[Records with modeling code]
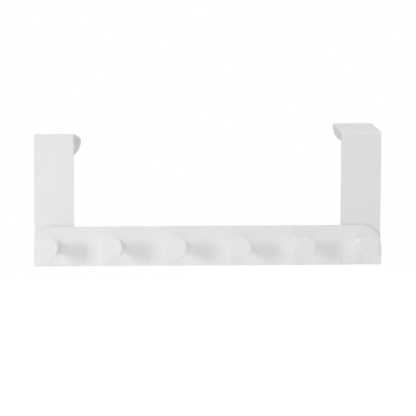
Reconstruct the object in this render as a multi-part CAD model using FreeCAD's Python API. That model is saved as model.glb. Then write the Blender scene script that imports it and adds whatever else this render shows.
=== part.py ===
"""Over door hook rack: one folded steel sheet with two door hooks, six knobs and their screws.

Millimetres. +X runs along the bar, +Z is up, and the front of the bar faces -Y.
The origin is on the door's top front edge, midway between the two hooks: the straps' rear faces lie in
the plane y = 0, and the underside of the left hook in the plane z = 0.
"""

import FreeCAD, Part
import math
import os

Vector = FreeCAD.Vector

# Sheet
SHEET = 1.5                 # thickness with its coating
BAR_LENGTH = 350.0
BAR_HEIGHT = 40.0
CORNER_RADIUS = 20.0        # the bar's two upper corners
STRAP_WIDTH = 40.0
HEM_GAP = 1.2               # air between the bar and the strap folded up behind it
HOOK_HEIGHT = 134.0         # from the bar's lower edge to the top of a hook
DOOR_GAP = 41.0             # clear depth of a hook, for a door of 40 mm
LIP_HEIGHT = 22.5           # from the top of a hook to the tip of its lip
BEND_RADIUS = 3.0           # inside radius of the hook's two bends
RELIEF_WIDTH = 0.5          # slot that parts each fold from the bar's straight lower edge
RELIEF_RISE = 0.5           # how far the slot runs on above the fold

# The right hook is sprung open: its strap leans forward and its top rises to the rear
SPRUNG_LEAN = 4.0           # degrees
SPRUNG_RISE = 20.0          # degrees
LEAN_START = 4.0            # height above the bar where the lean begins
LEAN_RADIUS = 60.0          # how gently it begins

# Knobs
KNOB_COUNT = 6
KNOB_INSET = 20.0           # from each end of the bar to the nearest knob
KNOB_LENGTH = 30.0
KNOB_FACE_RADIUS = 10.5
KNOB_BASE_RADIUS = 7.6
KNOB_WAIST_RADIUS = 5.6
KNOB_WAIST_DISTANCE = 11.5  # from the bar to the narrowest place
KNOB_RIM = 1.2              # straight edge around the face
KNOB_RIM_ROUND = 0.6
KNOB_BASE_ROUND = 0.4

# Screws
SCREW_RADIUS = 1.75
SCREW_LENGTH = 14.0         # under the head
SCREW_HEAD_RADIUS = 3.5
SCREW_HEAD_HEIGHT = 2.2
SCREW_HEAD_ROUND = 1.1
SCREW_TIP_RADIUS = 0.9
SCREW_TIP_LENGTH = 1.2
RECESS_SPAN = 3.6           # cross recess in the head, tip to tip
RECESS_WING = 0.9
RECESS_DEPTH = 1.2
THREAD_FIT = 0.05           # radial, between the shank and the knob's bore
HOLE_FIT = 0.25             # radial, between the shank and the bar's hole
HEAD_FIT = 1.5              # radial, around an end screw's head, inside the strap
BORE_SPARE = 1.5            # depth of the knob's bore past the screw's tip

# Levels and planes that follow from those sizes
BAR_REAR = -(SHEET + HEM_GAP)
BAR_FRONT = BAR_REAR - SHEET
BAR_BOTTOM = SHEET - HOOK_HEIGHT
BAR_TOP = BAR_BOTTOM + BAR_HEIGHT
FOLD_RADIUS = SHEET + HEM_GAP / 2           # outside radius of the fold at the foot of a strap
FOLD_LEVEL = BAR_BOTTOM + FOLD_RADIUS
KNOB_LEVEL = BAR_BOTTOM + BAR_HEIGHT / 2
KNOB_PITCH = (BAR_LENGTH - 2 * KNOB_INSET) / (KNOB_COUNT - 1)
BAR_END = BAR_LENGTH / 2
STRAP_INNER = BAR_END - STRAP_WIDTH         # x of the edge of a strap that faces the other one


def knob_positions():
    """The x of each knob, from left to right."""
    return [KNOB_INSET - BAR_END + KNOB_PITCH * i for i in range(KNOB_COUNT)]


def box(xs, ys, zs):
    """A block between two values on each axis, given in either order."""
    low = Vector(min(xs), min(ys), min(zs))
    high = Vector(max(xs), max(ys), max(zs))
    return Part.makeBox(*(high - low), low)


def rod(radius, x, ys, z):
    """A cylinder along Y."""
    return Part.makeCylinder(radius, max(ys) - min(ys), Vector(x, min(ys), z), Vector(0, 1, 0))


def face_of(edges):
    """The flat face inside a closed ring of edges."""
    return Part.Face(Part.Wire(Part.sortEdges(edges)[0]))


def heading(degrees):
    """Unit vector in the YZ plane, counted from +Z towards +Y."""
    angle = math.radians(degrees)
    return Vector(0, math.sin(angle), math.cos(angle))


def offset_corners(corners, distance):
    """The corners of a bent line beside the given one, on the side that faces -Y where it runs up."""
    runs = [(b - a).normalize() for a, b in zip(corners, corners[1:])]
    sides = [Vector(0, -run.z, run.y) for run in runs]
    moved = [corners[0] + sides[0] * distance]
    for corner, before, after in zip(corners[1:], sides, sides[1:]):
        moved.append(corner + (before + after) * (distance / (1 + before.dot(after))))
    moved.append(corners[-1] + sides[-1] * distance)
    return moved


def rounded_edges(corners, radii):
    """Straight runs joined by tangent arcs, with one radius for each inner corner."""
    edges = []
    start = corners[0]
    for before, corner, after, radius in zip(corners, corners[1:], corners[2:], radii):
        into = (corner - before).normalize()
        out = (after - corner).normalize()
        half_turn = into.getAngle(out) / 2
        first = corner - into * (radius * math.tan(half_turn))
        last = corner + out * (radius * math.tan(half_turn))
        middle = corner + (out - into).normalize() * (radius / math.cos(half_turn) - radius)
        edges.append(Part.LineSegment(start, first).toShape())
        edges.append(Part.Arc(first, middle, last).toShape())
        start = last
    edges.append(Part.LineSegment(start, corners[-1]).toShape())
    return edges


def hook_corners(lean, rise):
    """The sheet's door side as a bent line: up the strap, over the door and down the lip."""
    foot = Vector(0, 0, FOLD_LEVEL)
    knee = Vector(0, 0, BAR_TOP + LEAN_START)
    top = knee + heading(-lean) * -knee.z
    rear = top + heading(90 - rise) * DOOR_GAP
    tip = rear + heading(180 - rise) * (LIP_HEIGHT - SHEET)
    return [foot, knee, top, rear, tip] if lean else [foot, top, rear, tip]


def strap_section(door_side):
    """The sheet seen from its edge: the fold at the foot, the strap, the hook and the lip."""
    front_side = offset_corners(door_side, SHEET)
    knees = [LEAN_RADIUS] * (len(door_side) - 4)
    bends = [BEND_RADIUS] * 2
    foot_front = Vector(0, BAR_FRONT, FOLD_LEVEL)
    foot_rear = Vector(0, BAR_REAR, FOLD_LEVEL)
    fold_outside = Vector(0, BAR_FRONT / 2, FOLD_LEVEL - FOLD_RADIUS)
    fold_inside = Vector(0, BAR_FRONT / 2, FOLD_LEVEL - HEM_GAP / 2)
    edges = rounded_edges(door_side, knees + bends)
    edges += rounded_edges(front_side, [r - SHEET for r in knees] + [r + SHEET for r in bends])
    edges += [
        Part.LineSegment(door_side[-1], front_side[-1]).toShape(),
        Part.Arc(foot_front, fold_outside, door_side[0]).toShape(),
        Part.Arc(foot_rear, fold_inside, front_side[0]).toShape(),
        Part.LineSegment(foot_front, foot_rear).toShape(),
    ]
    return face_of(edges)


def lip_corners(rear, tip):
    """What is cut from a lip's square end to leave it round, across the whole bend behind it."""
    down = (tip - rear).normalize()
    across = Vector(0, down.z, -down.y)
    radius = STRAP_WIDTH / 2
    reach = BEND_RADIUS + 2 * SHEET
    start = tip - down * radius - across * reach
    end = tip + down - across * reach
    right = Vector(STRAP_WIDTH, 0, 0)
    square = Part.Face(Part.makePolygon([start, end, end + right, start + right, start]))
    block = square.extrude(across * (2 * reach))
    return block.cut(Part.makeCylinder(radius, 2 * reach, start + right / 2, across))


def strap(left_edge, lean, rise):
    """A whole strap, with its left edge at the given x."""
    door_side = hook_corners(lean, rise)
    solid = strap_section(door_side).extrude(Vector(STRAP_WIDTH, 0, 0))
    solid = solid.cut(lip_corners(door_side[-2], door_side[-1]))
    solid.translate(Vector(left_edge, 0, 0))
    return solid


def bar_plate():
    """The flat bar. Over each strap it stops where the fold begins."""
    thickness = (BAR_FRONT, BAR_REAR)
    plate = box((-BAR_END, BAR_END), thickness, (BAR_BOTTOM, BAR_TOP))
    corners = [e for e in plate.Edges if e.BoundBox.YLength > SHEET / 2 and e.BoundBox.ZMin > BAR_TOP - 0.01]
    plate = plate.makeFillet(CORNER_RADIUS, corners)
    for side in (-1, 1):
        plate = plate.cut(box((side * STRAP_INNER, side * BAR_END), thickness, (BAR_BOTTOM, FOLD_LEVEL)))
    return plate


def relief_slot(side):
    """The round-ended slot between a fold and the bar's straight lower edge."""
    thickness = (BAR_FRONT, BAR_REAR)
    top = FOLD_LEVEL + RELIEF_RISE
    slot = box((side * STRAP_INNER, side * (STRAP_INNER - RELIEF_WIDTH)), thickness, (BAR_BOTTOM, top))
    return slot.fuse(rod(RELIEF_WIDTH / 2, side * (STRAP_INNER - RELIEF_WIDTH / 2), thickness, top))


def rack_sheet():
    """The bar and both straps in one piece, with a hole for each screw."""
    sheet = bar_plate()
    sheet = sheet.fuse(strap(-BAR_END, 0.0, 0.0))
    sheet = sheet.fuse(strap(STRAP_INNER, SPRUNG_LEAN, SPRUNG_RISE))
    sheet = sheet.removeSplitter()
    for side in (-1, 1):
        sheet = sheet.cut(relief_slot(side))
    for x in knob_positions():
        sheet = sheet.cut(rod(SCREW_RADIUS + HOLE_FIT, x, (BAR_FRONT, BAR_REAR), KNOB_LEVEL))
        # The end screws go in through a strap, whose hole also takes their heads
        if abs(x) > STRAP_INNER:
            sheet = sheet.cut(rod(SCREW_HEAD_RADIUS + HEAD_FIT, x, (-SHEET, 0.0), KNOB_LEVEL))
    return sheet.Solids[0]


def rings_at(solid, y):
    """The round edges that lie in one plane across Y."""
    return [e for e in solid.Edges if e.BoundBox.YLength < 0.01 and abs(e.BoundBox.YMin - y) < 0.01]


def knob(x):
    """A flared knob, turned about Y, with a blind bore for its screw."""
    foot = Vector(KNOB_BASE_RADIUS, 0, 0)
    waist = Vector(KNOB_WAIST_RADIUS, -KNOB_WAIST_DISTANCE, 0)
    flare = Vector(KNOB_FACE_RADIUS, KNOB_RIM - KNOB_LENGTH, 0)
    rim = Vector(KNOB_FACE_RADIUS, -KNOB_LENGTH, 0)
    outline = Part.makePolygon([flare, rim, Vector(0, -KNOB_LENGTH, 0), Vector(0, 0, 0), foot])
    profile = face_of([Part.Arc(foot, waist, flare).toShape()] + outline.Edges)
    body = profile.revolve(Vector(0, 0, 0), Vector(0, 1, 0), 360)
    body = body.makeFillet(KNOB_RIM_ROUND, rings_at(body, -KNOB_LENGTH))
    body = body.makeFillet(KNOB_BASE_ROUND, rings_at(body, 0.0))
    depth = SCREW_LENGTH - SHEET + BORE_SPARE
    body = body.cut(rod(SCREW_RADIUS + THREAD_FIT, 0, (-depth, 0), 0))
    body.translate(Vector(x, BAR_FRONT, KNOB_LEVEL))
    return body.Solids[0]


def knob_screw(x):
    """A pan head screw with a cross recess. Its head bears on the bar's rear face."""
    shank = Part.Face(Part.makePolygon([
        Vector(0, 0, 0),
        Vector(SCREW_RADIUS, 0, 0),
        Vector(SCREW_RADIUS, SCREW_TIP_LENGTH - SCREW_LENGTH, 0),
        Vector(SCREW_TIP_RADIUS, -SCREW_LENGTH, 0),
        Vector(0, -SCREW_LENGTH, 0),
        Vector(0, 0, 0),
    ])).revolve(Vector(0, 0, 0), Vector(0, 1, 0), 360)
    head = rod(SCREW_HEAD_RADIUS, 0, (0, SCREW_HEAD_HEIGHT), 0)
    head = head.makeFillet(SCREW_HEAD_ROUND, rings_at(head, SCREW_HEAD_HEIGHT))
    body = head.fuse(shank)
    depth = (SCREW_HEAD_HEIGHT - RECESS_DEPTH, SCREW_HEAD_HEIGHT)
    span = (-RECESS_SPAN / 2, RECESS_SPAN / 2)
    wing = (-RECESS_WING / 2, RECESS_WING / 2)
    body = body.cut(box(span, depth, wing)).cut(box(wing, depth, span))
    body.translate(Vector(x, BAR_REAR, KNOB_LEVEL))
    return body.Solids[0]


def main():
    os.makedirs("parts", exist_ok=True)
    rack_sheet().exportStep("parts/rack_sheet.step")
    for number, x in enumerate(knob_positions(), start=1):
        knob(x).exportStep(f"parts/knob_{number}.step")
        knob_screw(x).exportStep(f"parts/knob_screw_{number}.step")


main()
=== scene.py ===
"""White over door hook rack: powder-coated folded steel, six moulded knobs and their screws.

Laid out as an add-on. Run as a script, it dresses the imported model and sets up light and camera.
"""

import math

import bmesh
import bpy
from bpy.props import FloatProperty, FloatVectorProperty, IntProperty, PointerProperty
from mathutils import Euler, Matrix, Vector


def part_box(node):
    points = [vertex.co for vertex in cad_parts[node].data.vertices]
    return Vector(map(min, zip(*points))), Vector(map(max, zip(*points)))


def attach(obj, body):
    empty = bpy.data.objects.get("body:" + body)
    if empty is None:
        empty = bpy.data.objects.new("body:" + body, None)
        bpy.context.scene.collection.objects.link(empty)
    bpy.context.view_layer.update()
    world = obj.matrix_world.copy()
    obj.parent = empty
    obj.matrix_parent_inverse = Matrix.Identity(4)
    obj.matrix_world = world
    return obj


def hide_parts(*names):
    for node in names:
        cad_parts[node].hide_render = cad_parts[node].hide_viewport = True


bl_info = {
    "name": "Over Door Hook Rack",
    "version": (1, 0, 0),
    "blender": (4, 5, 0),
    "location": "3D View > Sidebar > Door Rack",
    "description": "Dresses a folded steel over door rack with its knobs, screws, light and camera",
    "category": "Object",
}

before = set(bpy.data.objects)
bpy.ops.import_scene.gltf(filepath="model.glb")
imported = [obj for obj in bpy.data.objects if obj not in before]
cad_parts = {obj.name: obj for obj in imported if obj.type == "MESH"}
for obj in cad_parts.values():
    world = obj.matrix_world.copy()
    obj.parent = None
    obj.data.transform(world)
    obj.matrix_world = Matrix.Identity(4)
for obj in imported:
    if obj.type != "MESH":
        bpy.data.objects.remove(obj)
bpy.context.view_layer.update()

MM = 0.001
BODY = "root"

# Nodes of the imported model
SHEET = "rack_sheet"
KNOBS = sorted(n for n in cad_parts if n.startswith("knob_") and "screw" not in n)
SCREWS = sorted(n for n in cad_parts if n.startswith("knob_screw_"))

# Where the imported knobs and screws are, and how far apart
KNOB_LOW, KNOB_HIGH = (Vector(corner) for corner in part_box(KNOBS[0]))
SCREW_LOW, SCREW_HIGH = (Vector(corner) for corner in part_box(SCREWS[0]))
KNOB_STEP = Vector(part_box(KNOBS[1])[0]) - KNOB_LOW

# The photograph: image size and what was measured in it, in its own pixels
IMAGE = 416
PIXELS_PER_MM = 0.9926          # in the plane of the bar's front
VANISHING_X = 193.5             # where lines square to the bar meet
VANISHING_Y = 207.5
BAR_LEFT_X = 33.55              # left end of the bar
BAR_FOOT_Y = 265.6              # lower edge of the bar, below the vanishing point

# The camera that took it
ROLL = 0.34                     # degrees, right side up
CAMERA_DISTANCE = 0.650         # m, from the bar's front
SENSOR = 36.0                   # mm

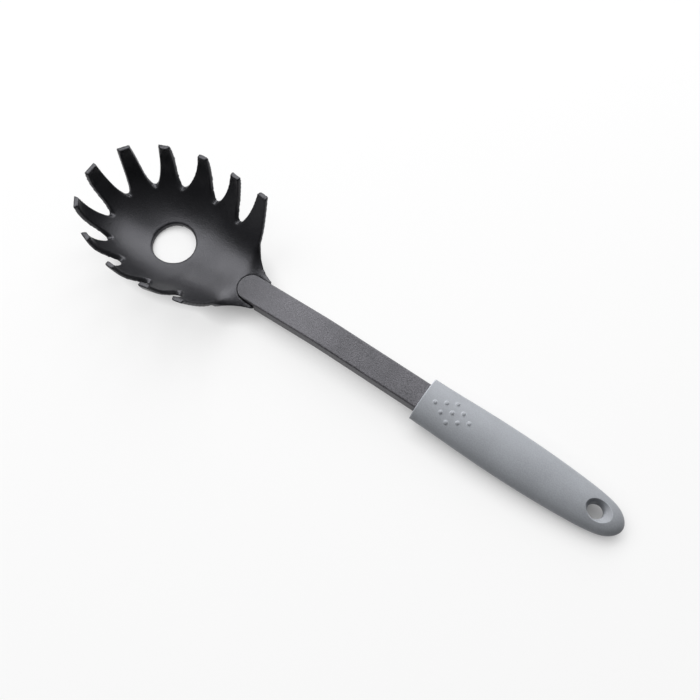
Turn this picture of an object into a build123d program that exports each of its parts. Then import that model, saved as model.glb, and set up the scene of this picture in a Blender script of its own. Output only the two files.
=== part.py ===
from build123d import *
import os
from math import atan2, cos, degrees, radians, sin, sqrt, tan

os.makedirs("parts", exist_ok=True)

# A spaghetti server: an eleven-tined bowl, a bent flat shank and a soft grip over a stiff core.
# It is drawn with the shank's straight top on the plane Z = 0, the grip's front at X = 0, the tail
# towards +X and the bowl towards -X, and is laid down on its bowl and grip at the end.

# Bowl, an egg shape turned about its own long axis; sizes are of the inner surface
bowl_half_length = 56.6
bowl_radius = 37.4
bowl_power = 2.2
bowl_reach = 149.0
bowl_axis_height = 24.8
bowl_tilt = 10.75
bowl_back = 30.0
bowl_back_side = 36.6
bowl_back_depth = 36.5
rear_shares = (0.333, 0.667, 1.0)
round_share = 0.5523
hip_side_share = 0.72
hip_depth_share = 0.507
floor_share = 0.6
wall = 2.5

# Tines, cut off along an arc seen from the side and left between ten slots. Each slot is a
# parabola seen along its own direction, and its foot is where that line starts on the bowl's axis.
tip_nose_level = 1.6
tip_middle_level = -4.5
tip_back_level = -6.4
tip_middle_share = -0.23
slot_height = 21.6
slot_drop = 26.4
slot_rake = 3.8
slot_half_gap = 9.0
slot_gap_shares = (0.87, 1.01, 1.04, 0.92, 0.79)
slot_foot_shares = (0.068, -0.134, -0.429, -0.38, -0.362)
slot_drop_shares = (1.0, 1.0, 1.0, 1.025, 1.045)
slot_angles = (70.0, 84.0, 91.0, 131.5, 164.6)
slot_mean_reach = 46.0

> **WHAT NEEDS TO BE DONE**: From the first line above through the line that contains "six knobs and their screws.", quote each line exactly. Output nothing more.

> **FULL ANSWER**:
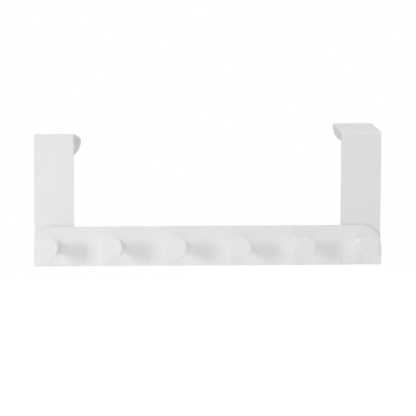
Reconstruct the object in this render as a multi-part CAD model using FreeCAD's Python API. That model is saved as model.glb. Then write the Blender scene script that imports it and adds whatever else this render shows.
=== part.py ===
"""Over door hook rack: one folded steel sheet with two door hooks, six knobs and their screws.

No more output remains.